# An update on my front end vibration



## Chevy Customer Care (Oct 29, 2011)

Yates said:


> I had been experiencing a vibration at low speed for the last few months. Usually started when taking off and smoothed out at 10 mph or so. Felt it in the front end and sometimes all the way up to the steering wheel. It was very intermittent at first but was getting progressively worse as time went on. Took it to the dealership and of course we couldn't duplicate it after 10 minutes or so of driving. I told the mechanic it was really bad when taking off up a hill so we found a slight incline and thankfully it vibrated up the incline. He recognized it as an axle problem some of the pre-2013 Malibu's were having but never had a Cruze brought in for the problem before. He said some of these axles made their way to Cruze assembly lines also. Anyway new axles are on order and after 6 days they still have not come in. Not really complaining about that though because they did give me a decent loner car. I'll update when I get the Cruze back just in case others are having similar problems.


Hi Yates, 

I'm happy to see that your dealer is taking care of this for you. If you have any further issues, please don't hesitate to reach out to me via private message

Kindest Regards,
Crystal L
Chevrolet Customer Care


----------



## Yates (Aug 24, 2012)

8 days and still have not got my car back. How long to change a couple axles? Calling them this afternoon to see what is going on.


----------



## sciphi (Aug 26, 2011)

Yates said:


> 8 days and still have not got my car back. How long to change a couple axles? Calling them this afternoon to see what is going on.

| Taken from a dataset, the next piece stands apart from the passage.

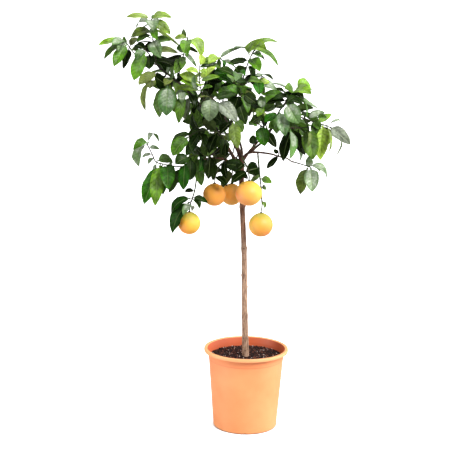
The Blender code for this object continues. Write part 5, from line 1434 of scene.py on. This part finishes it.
def bark_finish():
    """Grey-brown bark with scars, pores and long grain, which turns redder and darker towards the crown."""
    made, paint = finish("bark", Roughness=0.85)
    height = paint.parts(paint.place())[2]
    grain = paint.noise(paint.place((1, 1, 0.12)), BARK_FIBRES, 4.0, 0.65)
    blotch = paint.noise(paint.place((1, 1, 0.5)), BARK_BLOTCHES, 3.0)
    climb = paint.plus(height, paint.times(blotch, 0.16))
    ashen = paint.times(paint.between(blotch, 0.52, 0.68, 0.0, 0.35), paint.between(climb, *CROTCH, 1.0, 0.2))
    scars = paint.between(paint.cells(paint.place((1, 1, 1.8)), SCAR_CELLS), 0.15, 0.36, 0.85, 0.0)
    pores = paint.between(paint.cells(paint.place((1, 1, 2.6)), PORE_CELLS), 0.10, 0.22, 0.5, 0.0)
    pores = paint.times(pores, paint.between(climb, *CROTCH, 1.0, 0.3))
    color = paint.layered(
        paint.ramp(grain, *BARK_LOW),
        (paint.between(climb, *HIGH_BARK), paint.ramp(grain, *BARK_HIGH)),
        (paint.between(climb, *LIMB_BARK), paint.ramp(grain, *BARK_LIMB)),
        (ashen, BARK_ASHEN),
        (paint.times(scars, paint.between(grain, 0.35, 0.55, 1.0, 0.3)), BARK_SCARS),
        (pores, BARK_PORES),
    )
    paint.send("Base Color", color)
    paint.relief(paint.plus(grain, paint.times(pores, 0.4)), 0.0015, 0.8)
    return made


def peel_finish(name, top, middle, low, color_way, unripe):
    """Waxy peel with oil pores, whose colour runs from the stalk end down and to one side, on two fruits
    partly a painted highlight.
    """
    made, paint = finish("peel_" + name, Coat_Weight=0.1, Coat_Roughness=0.4, Subsurface_Weight=0.35,
                         Subsurface_Radius=PEEL_DEPTH)
    place, width, _ = FRUITS[name]
    spot = paint.place()
    offset = paint.vector("SUBTRACT", spot, tuple(seen(place)))
    way = tuple(Vector(color_way).normalized())
    reach = paint.add("ShaderNodeVectorMath", {0: offset, 1: way}, out=1, operation="DOT_PRODUCT")
    cloud = paint.noise(spot, PEEL_CLOUDS, 3.0)
    stray = paint.times(paint.minus(cloud, 0.5), 0.5)
    share = paint.plus(paint.math("DIVIDE", reach, width * CM), stray, 0.5)
    height = paint.math("DIVIDE", paint.parts(offset)[2], width * CM / 2)
    green = paint.between(paint.plus(height, paint.times(cloud, 0.8)), 0.65, 1.35, 0.0, unripe)
    pores = paint.cells(spot, PEEL_PORES)
    color = paint.layered(
        # From the low colour to the top one along the colour way; on the left and front fruit the lighter end
        # is partly a painted highlight
        paint.ramp(share, (0.05, low), (0.5, middle), (0.95, top)),
        (green, PEEL_GREEN),
        (paint.between(pores, 0.05, 0.35, 0.25, 0.0), PEEL_DOTS),
    )
    paint.send("Base Color", color)
    paint.send("Roughness", paint.between(cloud, 0.3, 0.7, 0.44, 0.56))
    paint.relief(paint.between(pores, 0.0, 0.5), 0.0006, 0.5)
    return made


def pot_finish():
    """Moulded terracotta-coloured plastic, a little mottled, scuffed and finely grained, with painted shade
    and painted highlight.
    """
    made, paint = finish("pot_plastic", Coat_Weight=0.1, Coat_Roughness=0.4)
    spot = paint.place()
    height = paint.parts(spot)[2]
    inside = paint.attribute("inside", "Fac")
    scuff = paint.noise(paint.place((1, 1, 0.15)), POT_SCUFFS, 4.0, 0.7)
    step = POT_HEIGHT - STEP_DROP
    rim_low = POT_HEIGHT - RIM_HEIGHT
    from_step = paint.math("ABSOLUTE", paint.minus(height, step))
    # Painted highlight on the rim, kept off the inside
    rim = paint.between(height, rim_low - 0.001, rim_low + 0.004, 0.0, 0.8)
    color = paint.layered(
        paint.ramp(paint.noise(spot, POT_CLOUDS, 3.0), *POT_WALL),
        (paint.between(scuff, 0.62, 0.78, 0.0, 0.30), POT_SCUFF),
        # Painted shade inside the pot
        (inside, POT_INSIDE_SHADE),
        # Painted shade under the rim, on the upper wall and from the step up
        (paint.between(height, POT_SHOULDER, step, 0.0, 0.25), POT_UPPER_SHADE),
        (paint.between(height, step - 0.002, step + 0.001, 0.0, 0.18), POT_NECK_SHADE),
        # Painted shadow line at the step
        (paint.between(from_step, 0.0008, 0.0025, 0.35, 0.0), POT_STEP_SHADOW),
        (paint.times(rim, paint.between(inside, 0.0, 1.0, 1.0, 0.0)), POT_RIM_HIGHLIGHT),
        # Painted contact shadow at the foot
        (paint.between(height, 0.0015, 0.0045, 0.8, 0.0), POT_FOOT_SHADOW),
    )
    paint.send("Base Color", color)
    paint.send("Roughness", paint.between(scuff, 0.3, 0.75, 0.42, 0.58))
    paint.relief(paint.noise(spot, POT_GRAIN), 0.0002, 0.5)
    return made


def compost_finish():
    """Dark crumbs of peat and bark, with a few pale ones."""
    made, paint = finish("compost", Roughness=0.95, Specular_IOR_Level=0.15)
    spot = paint.place()
    luck = paint.attribute("speck", "Fac")
    color = paint.layered(
        paint.ramp(paint.noise(spot, PEAT_CLOUDS, 3.0), *PEAT),
        (paint.between(luck, 0.50, 0.85), BARK_CHIP),
        (paint.between(luck, 0.91, 0.95), PALE_CHIP),
    )
    paint.send("Base Color", color)
    paint.relief(paint.noise(spot, PEAT_GRAIN, 3.0), 0.001, 0.8)
    return made


# Leaves and stems


def leaf_pattern():
    """A leaf of unit length: its two sides share their rim, and each vertex keeps its place on the leaf."""
    verts, faces, shape, edges, widest = [], [], [], [], []

    def vertex(edge, half, u, lift):
        verts.append(Vector((edge * half, u, lift)))
        shape.append((edge * half, u, lift))
        edges.append(edge)
        widest.append(half)
        return len(verts) - 1

    before = None
    spans = range(len(COLUMNS) - 1)
    for u, half, plump in OUTLINE:
        upper, under = [], []
        for edge in COLUMNS:
            if abs(edge) == 1:
                upper.append(vertex(edge, half, u, 0.0))
                under.append(upper[-1])
            else:
                upper.append(vertex(edge, half, u, plump * SHEET))
                under.append(vertex(edge, half, u, -plump * (RIB if edge == 0 else SHEET)))
        for i in spans:
            if before:
                faces.append((before[0][i], before[0][i + 1], upper[i + 1], upper[i]))
                faces.append((before[1][i + 1], before[1][i], under[i], under[i + 1]))
            else:
                faces.append(tuple(dict.fromkeys((under[i], under[i + 1], upper[i + 1], upper[i]))))
        before = (upper, under)
    tip = vertex(0, 0, 1.0, 0.0)
    for i in spans:
        faces.append((before[0][i], before[0][i + 1], tip))
        faces.append((before[1][i + 1], before[1][i], tip))
    obj = new_object("leaf_pattern", verts, (), faces)
    set_attribute(obj, "shape", "FLOAT_VECTOR", shape)
    set_attribute(obj, "edge", "FLOAT", edges)
    set_attribute(obj, "widest", "FLOAT", widest)
    return obj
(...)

Axles are easy to change. It's locating the manual transmission fluid, the axle seal, or the axles themselves that can be a holdup.


----------



## Yates (Aug 24, 2012)

sciphi said:


> Axles are easy to change. It's locating the manual transmission fluid, the axle seal, or the axles themselves that can be a holdup.


O.K. but it's an automatic transmission. Just called and they are still waiting for parts. The servicing mechanic was not available and that's all the service rep. knows up to this point.


----------



## sciphi (Aug 26, 2011)

We've run into that before where non-common parts like transmissions and the like take forever to arrive. IIRC somebody waited over a month for a new Eco manual transmission to be shipped from Austria, where they're built. GM has shown it will send all the axles and whatnot to Flint or wherever the powertrains are assembled to build new cars, not to their dealers to repair customer cars. I'm not surprised a dealer has to wait for parts, considering GM's attitude in the past.


----------



## Chevy Customer Care (Oct 29, 2011)

Yates said:


> 8 days and still have not got my car back. How long to change a couple axles? Calling them this afternoon to see what is going on.


Please keep me posted on this and let me know when you get your vehicle back. If you would like for me to call the dealer on your behalf just send me a private message and I would be glad to help!

Jackie
Chevrolet Customer Care


----------



## Yates (Aug 24, 2012)

Just got the car back a few hours ago. Been road testing it all around the subdivision which is a maze of small hills and inclines. This is where the vibration was worst. So far so good. A few times I thought I felt it ever slightly but the turbo likes to lend a hand going up hills so I'll give it the benefit of the doubt I was just imaging it. On my invoice the cause was listed as: bulletin PI0770C... replace RH and LH front wheel drive shaft. The mechanic did say it was a known problem. Good luck to me as well as others that have this service performed, that it is a permanent fix.


----------